В то время к Ерофееву приходили редко, и он как-то признался Шмельковой: «У меня есть список людей, которые перестали после операции со мной общаться. Некоторые откровенно мне в этом признались…» Но буквально повалили после того, как вышли «Москва — Петушки». Встречал неохотно, страшно уставал, отказывал в интервью. Наталью упросили взять у него хотя бы пару страничек биографии для сборника о шестидесятниках. Она предложила ему «сделку»: за каждую страничку — бутылка шампанского. Эти записки Шмельковой опубликовали спустя пять лет в «Литературном обозрении». В них Ерофеев сообщал о том, как был с триумфом принят во Владимирский педагогический институт, и как с позором был выгнан не только из института, но и из города — «за моральное, нравственное и идейное разложение студентов». В его тумбочке была обнаружена Библия!
— Он уже тогда был верующим?
— Он верил всегда, только не был крещен. Библию знал наизусть. Но по каким-то своим соображениям предпочитал православию католицизм. Я узнала об этом, когда он вдруг попросил меня стать его крестной. Я сначала испугалась: как я, православная, могу стать крестной матерью католика? Однако пошла в костел Святого Людовика на Малой Лубянке, к отцу Станиславу. Сказала ему о цели своего визита, ожидая — сейчас прогонит. Но он ответил очень спокойно: «А почему бы и нет?» Крестился Веничка на католическую Пасху, которая в тот год совпала с православной, и уехал в деревню. Я послала ему туда польский крест, который моя мама в ту же Пасху купила в Ченстохове.
Яковлев
— Как-то меня привели к художнику Владимиру Яковлеву, который жил рядом. Картины его буквально потрясали. Я наблюдала Яковлева за работой. Он уже был почти слепой, писал, приникнув вплотную лицом к бумаге. С тех пор я часто забегала к нему. Сам он на улицу почти не выходил и, нуждаясь в общении, звонил мне чуть не каждый день.
Потом умерли его родители, и художник, оставшись без семьи и ухода, катастрофически теряющий остатки зрения, вынужден был переехать в психоневрологический интернат. А в октябре 1990 года Наталья Шмелькова организовала большой вернисаж Яковлева в Советском фонде культуры. Ей хотелось привлечь внимание к его судьбе. Одним из первых откликнулся Святослав Федоров, предложив вернуть художнику зрение. Однако Яковлев не соглашался на операцию до тех пор, пока в больнице не приняли его условие: пусть в палате рядом с ним будет Наташа — так ему легче, спокойнее.

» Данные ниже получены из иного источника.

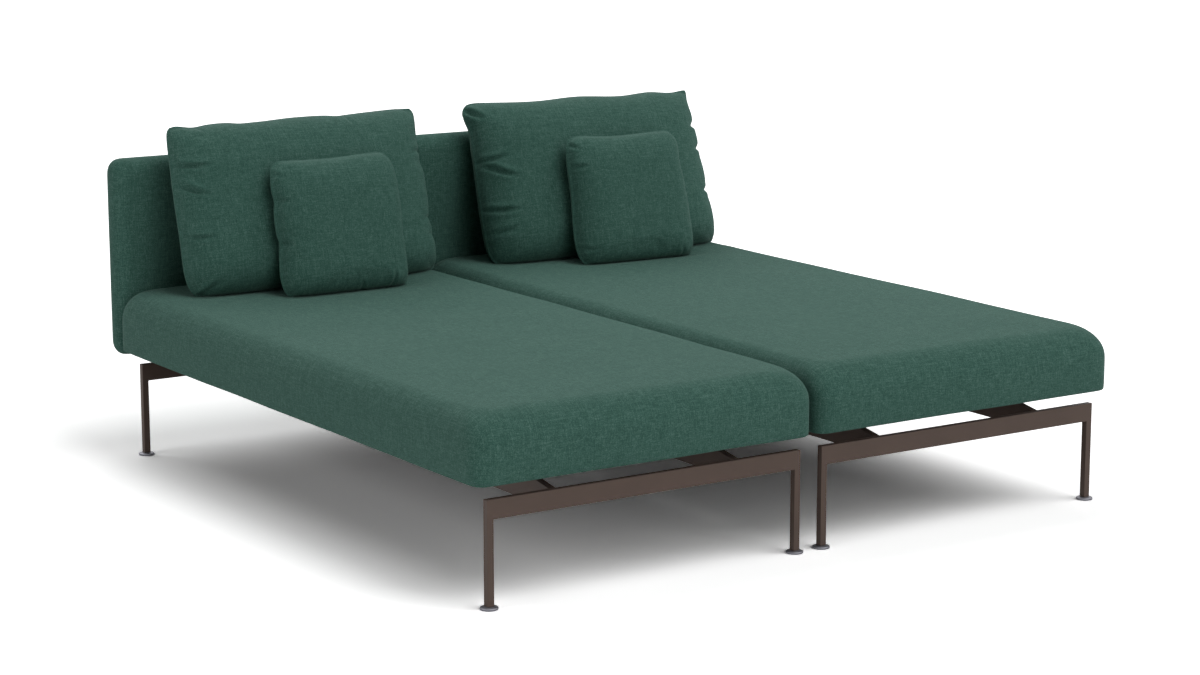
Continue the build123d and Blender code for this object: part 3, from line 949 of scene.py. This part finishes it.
# %% Forms of the four cushions
cushion_sizes = {"back": (0.680, 0.420, 0.185), "throw": (0.334, 0.333, 0.115)}
cushion_forms = {
    ("left", "back"): {
        "lean": 15.0, "turn": 2.3, "seed": 3.0, "sag": 0.12, "bluntness": 4.5, "steepness": 0.62,
        "corners": (18, 20, 20, 27),
        "left": ((-1, -0.006), (-0.85, 0.002), (-0.3, 0.004), (0.2, 0.004), (0.5, 0.002),
                 (0.9, 0.0), (1, -0.004)),
        "right": ((-1, 0.004), (-0.85, 0.006), (-0.67, 0.007), (-0.57, 0.002), (-0.48, 0.003),
                  (-0.38, -0.001), (-0.28, 0.003), (0.05, 0.006), (0.2, 0.005), (0.28, -0.001),
                  (0.45, -0.002), (0.65, 0.002), (0.88, 0.009), (1, 0.006)),
        "bottom": ((-1, 0.0), (-0.9, 0.004), (0, 0.004), (0.9, 0.004), (1, 0.0)),
        "top": ((-1, -0.004), (-0.93, -0.005), (-0.79, -0.012), (-0.67, -0.008), (-0.5, -0.008),
                (-0.43, -0.011), (-0.3, -0.011), (0.04, -0.007), (0.29, -0.009), (0.38, -0.012),
                (0.44, -0.011), (0.57, -0.009), (0.84, -0.006), (0.93, -0.005), (1, 0.0)),
        "puckers": (
            ((-0.99, 0.52), (-0.78, 0.46), 0.014, 0.0042),
            ((-0.97, 0.28), (-0.83, 0.13), 0.014, 0.0042),
            ((-0.97, -0.30), (-0.84, -0.34), 0.010, 0.0040),
            ((0.99, 0.42), (0.80, 0.38), 0.005, 0.0045),
            ((0.99, -0.37), (0.84, -0.38), 0.004, 0.0045),
            ((0.99, -0.58), (0.86, -0.56), 0.003, 0.0040),
            ((0.38, 0.97), (0.38, 0.74), 0.006, 0.0045),
            ((-0.79, 0.97), (-0.74, 0.82), 0.005, 0.0045),
            ((-0.97, -0.93), (-0.84, -0.74), -0.005, 0.0060),
            ((-0.43, 0.97), (-0.41, 0.84), 0.003, 0.0045),
        ),
    },
    ("right", "back"): {
        "lean": 20.0, "turn": -2.2, "seed": 8.0, "sag": 0.12, "bluntness": 4.5, "steepness": 0.62,
        "corners": (14, 16, 44, 24),
        "left": ((-1, -0.008), (-0.75, -0.004), (-0.1, -0.006), (0.4, -0.012), (0.7, -0.012),
                 (0.88, 0.000), (0.95, -0.006), (1, -0.014)),
        "right": ((-1, 0.002), (-0.8, 0.003), (-0.38, -0.003), (-0.32, -0.008), (-0.26, -0.003),
                  (0.1, -0.003), (0.21, -0.008), (0.32, 0.001), (0.45, -0.004), (0.52, -0.011),
                  (0.58, -0.005), (0.8, -0.004), (1, 0.001)),
        "bottom": ((-1, 0.0), (-0.9, 0.006), (0, 0.004), (0.9, 0.002), (1, 0.0)),
        "top": ((-1, 0.006), (-0.8, 0.003), (-0.35, -0.002), (0.0, 0.003), (0.42, -0.003),
                (0.65, 0.002), (0.88, -0.003), (1, 0.004)),
        "puckers": (
            ((-0.97, 0.26), (-0.78, 0.28), 0.012, 0.0048),
            ((-0.92, 0.18), (-0.74, 0.01), 0.013, 0.0048),
            ((-0.98, -0.32), (-0.76, -0.38), 0.011, 0.0048),
            ((-0.95, -0.62), (-0.78, -0.58), 0.006, 0.0055),
            ((-0.97, 0.93), (-0.87, 0.77), 0.016, 0.0055),
            ((0.99, 0.50), (0.84, 0.46), 0.007, 0.0050),
            ((0.99, 0.21), (0.84, 0.18), 0.007, 0.0050),
            ((0.99, -0.33), (0.86, -0.33), 0.006, 0.0045),
            ((0.02, 0.97), (0.00, 0.80), 0.004, 0.0060),
        ),
    },
    ("left", "throw"): {
        "lean": 14.5, "turn": 0.0, "seed": 5.0, "sag": 0.10, "bluntness": 4.5, "steepness": 0.60,
        "corners": (12, 14, 9, 11),
        "left": ((-1, 0.0), (-0.87, 0.006), (-0.3, 0.002), (-0.2, -0.001), (-0.1, 0.002),
                 (0.3, 0.001), (0.42, -0.003), (0.52, 0.0), (0.8, 0.0), (1, -0.002)),
        "right": ((-1, 0.0), (-0.8, -0.002), (-0.1, 0.003), (0.35, 0.003), (0.8, 0.0), (1, -0.003)),
        "bottom": ((-1, 0.0), (0, 0.0), (1, 0.0)),
        "top": ((-1, 0.0), (-0.5, -0.004), (0, -0.005), (0.5, -0.001), (0.85, 0.002), (1, 0.0)),
        "puckers": (
            ((0.60, -0.95), (0.62, -0.70), 0.008, 0.0040),
            ((0.12, -0.95), (0.10, -0.82), 0.006, 0.0040),
            ((-0.96, 0.80), (-0.84, 0.72), 0.005, 0.0040),
            ((-0.97, 0.42), (-0.84, 0.38), 0.006, 0.0040),
            ((-0.97, -0.20), (-0.86, -0.24), 0.005, 0.0040),
            ((0.98, 0.45), (0.86, 0.40), 0.003, 0.0045),
            ((0.98, -0.20), (0.86, -0.22), 0.003, 0.0045),
        ),
    },
    ("right", "throw"): {
        "lean": 16.8, "turn": -3.2, "seed": 11.0, "sag": 0.10, "bluntness": 4.5, "steepness": 0.60,
        "corners": (11, 12, 9, 10),
        "left": ((-1, 0.0), (-0.87, 0.006), (0.3, 0.0), (0.8, 0.0), (1, 0.0)),
        "right": ((-1, -0.004), (-0.6, -0.003), (0.1, -0.004), (0.45, -0.010), (0.8, -0.002),
                  (1, 0.0)),
        "bottom": ((-1, 0.0), (0, 0.0), (1, 0.0)),
        "top": ((-1, 0.003), (-0.8, 0.003), (-0.2, -0.004), (0.5, -0.001), (0.87, 0.002), (1, 0.0)),
        "puckers": (
            ((-0.97, 0.52), (-0.76, 0.50), 0.007, 0.0042),
            ((-0.96, 0.90), (-0.82, 0.76), 0.009, 0.0042),
            ((-0.97, -0.72), (-0.80, -0.74), 0.005, 0.0042),
            ((0.98, 0.42), (0.84, 0.36), 0.005, 0.0045),
            ((0.98, 0.05), (0.86, 0.02), 0.003, 0.0040),
            ((0.66, -0.95), (0.64, -0.82), 0.006, 0.0040),
        ),
    },
}
print("puckers in all:", sum(len(form["puckers"]) for form in cushion_forms.values()))

# %% [markdown]
# Now each cushion is stood on its seat. It leans back on what is behind it, and
# where it would go into a neighbour it is pressed flat, with a hair of space so
# that no two surfaces share a place. The seat's foam gives way a little under a
# cushion's weight, so the seat gets a shallow dent with a soft slope round it.

# %% Cushions in place
cushion_gap = 0.0004
cushion_shift = {"back": 0.046, "throw": 0.062}
cushion_press = {"back": 0.004, "throw": 0.016}
cushion_step = 0.004
settle = 0.008
sink = 0.006
slope = 0.045
flat_rim = 1.2
touch = 1e-5


def leaning(x, y, z, lean, turn):
    """Where a cushion stands: turned about Z and leaned back."""
    stand = Matrix.Translation((x, y, z)) @ Matrix.Rotation(math.radians(turn), 4, "Z")
    return stand @ Matrix.Rotation(math.radians(-lean), 4, "X")


def press_flat(piece, point, outward):
    """Presses whatever lies behind a plane back on to it."""
    inverse = piece.matrix_world.inverted()
    for vertex in piece.data.vertices:
        place = piece.matrix_world @ vertex.co
        behind = (point - place).dot(outward)
        if behind > 0:
            vertex.co = inverse @ (place + outward * behind)
    piece.data.update()


def dent(seat, cushion, turn, level):
    """Lowers the seat's top to a level under a cushion, with a soft slope round it."""
    unturn = Matrix.Rotation(math.radians(-turn), 3, "Z")
    world = [cushion.matrix_world @ v.co for v in cushion.data.vertices]
    touching = [unturn @ place for place in world if place.z < level + cushion_gap + touch]
    low = [min(place[axis] for place in touching) for axis in (0, 1)]
    high = [max(place[axis] for place in touching) for axis in (0, 1)]
    for vertex in seat.data.vertices:
        if vertex.co.z > level - slope:
            place = unturn @ vertex.co
            away = [max(low[axis] - place[axis], place[axis] - high[axis], 0) for axis in (0, 1)]
            share = min(max(flat_rim - math.hypot(*away) / slope, 0), 1)
            vertex.co.z += eased(share) * min(level - vertex.co.z, 0)
    seat.data.update()


def loose_cushion(side, kind, rest_y, rests):
    """One loose cushion, leaned back and pressed on to what it rests on."""
    size, form = cushion_sizes[kind], cushion_forms[side, kind]
    seat_low, seat_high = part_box(f"{side}_seat_cover")
    lean = math.radians(form["lean"])
    centre_x = (seat_low.x + seat_high.x) / 2 + cushion_shift[kind]
    centre_z = seat_high.z + size[1] / 2 * math.cos(lean) - settle - sink
    centre_y = rest_y(centre_x, centre_z) - size[2] / 2 / math.cos(lean) + cushion_press[kind]
    piece = sewn_cushion(f"{side}_{kind}_cushion", size, form, cushion_step)
    inflate(piece, pressure=4.0, growth=0.02, cap=0.004)
    piece.matrix_world = leaning(centre_x, centre_y, centre_z, form["lean"], form["turn"])
    bpy.context.view_layer.update()
    for point, outward in rests:
        press_flat(piece, point, outward)
    subdivided(piece)
    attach(piece, f"{side}_{kind}_cushion")
    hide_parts(f"{side}_{kind}_cushion_cover", f"{side}_{kind}_cushion_fill")
    return piece


for side in sides:
    seat_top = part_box(f"{side}_seat_cover")[1].z - sink
    back_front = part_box(f"{side}_back_cover")[0].y - cushion_gap
    on_seat = (Vector((0, 0, seat_top + cushion_gap)), Vector((0, 0, 1)))
    on_back = (Vector((0, back_front, 0)), Vector((0, -1, 0)))
    big = loose_cushion(side, "back", lambda x, z: back_front, [on_seat, on_back])
    outward = (big.matrix_world.to_3x3() @ Vector((0, -1, 0))).normalized()
    point = big.matrix_world.translation + outward * (cushion_sizes["back"][2] / 2 + cushion_gap)

    def face_y(x, z):
        return point.y - (outward.x * (x - point.x) + outward.z * (z - point.z)) / outward.y

    small = loose_cushion(side, "throw", face_y, [on_seat, (point, outward)])
    for kind, cushion in (("back", big), ("throw", small)):
        dent(seats[side], cushion, cushion_forms[side, kind]["turn"], seat_top)
        print(side, kind, "cushion at", [round(v, 3) for v in cushion.location])

# %% [markdown]
# The ground is plain and pale, and it must keep the soft shadow that seats the
# lounger. For the camera its colour is turned up until the open floor is pure
# white and only the shadow is left. All other rays see an honest white floor,
# which sends light up under the seats and on to their sides.

# %% Floor and backdrop
floor_size = 60.0
floor_seen = 1.9
floor_real = 0.95
floor_mesh = bpy.data.meshes.new("floor")
half = floor_size / 2
floor_corners = [(-half, -half, 0), (half, -half, 0), (half, half, 0), (-half, half, 0)]
floor_mesh.from_pydata(floor_corners, [], [(0, 1, 2, 3)])
floor_material = bpy.data.materials.new("white_ground")
floor_material.use_nodes = True
ground = floor_material.node_tree
ground.nodes.clear()
seen = Wire(ground).node("ShaderNodeLightPath").out("Is Camera Ray")
ground_colour = mix_colours(ground, seen, (floor_real,) * 3, (floor_seen,) * 3)
matt = Wire(ground).node("ShaderNodeBsdfDiffuse", None, {"Color": ground_colour})
Wire(ground).node("ShaderNodeOutputMaterial", None, {"Surface": matt})
floor = link_mesh("floor", floor_mesh, floor_material)

world = bpy.data.worlds.new("room")
bpy.context.scene.world = world
world.use_nodes = True
room = world.node_tree
room.nodes.clear()
path = Wire(room).node("ShaderNodeLightPath")
shown = path.out("Is Camera Ray").math("MAXIMUM", path.out("Is Glossy Ray"))
shown = shown.math("MAXIMUM", path.out("Is Transmission Ray"))
sky = Wire(room).node("ShaderNodeBackground", None, {"Color": (1, 1, 1, 1), "Strength": shown})
Wire(room).node("ShaderNodeOutputWorld", None, {"Surface": sky})
print("floor metres:", floor_size)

Для тех, кто не знал Яковлева, его желание казалось просто детским капризом. Но для Шмельковой все было очень серьезно. Она согласилась без колебаний. И, следуя своей привычке собирать все, что связано с ее «подопечными», отправившись на месяц в больницу, взяла с собой блокнот для записей — на случай, если замкнутый, Яковлев откроется в необычной обстановке, захочет «поговорить по душам».
Они говорили о многом.
Наташа дала мне прочесть эти диалоги, и я выбрал несколько мест.
— …Володя, мне очень нравятся твои пуантели, особенно «Портрет ветра».
— Пуантели — это все мои уколы. Я художник «Портрета ветра» и «Цветов».
— А какой твой любимый цвет?
— Тот, который не болит.
— Это какой же?
— Красный и зеленый.
— Кто тебе нравится из русских поэтов? Вот Зверев, например, очень любил Лермонтова,
— Я тоже. Почитай мне «Парус»
— «Белеет парус одинокий…»
— Не белеет, а алеет. Потому что алое — это утро! А белое — ну, материя, что ли, как эта занавеска.
— А Пастернак? Помнишь, я тебе читала: «Быть знаменитым некрасиво…»
— Знаменитым быть, действительно, некрасиво. Надо быть маленьким и уметь говорить с народом. Тебе, например, всегда будет трудно в жизни.
— Почему же?
— Ты не умеешь унижаться. А человек должен это уметь: разыгрывать из себя слабого, беззащитного, чтобы его жалели.
— Володя, вот ты уже стал лучше видеть. Теперь еще больше хочется рисовать?
— Конечно. Ты даже не представляешь себе, что такое ощущать в картинах радость зрения.
Эпилог
Иногда мне кажется, что каждый из нас проживает две жизни: одну для себя, другую… Наталья Шмелькова выбрала «другую» жизнь.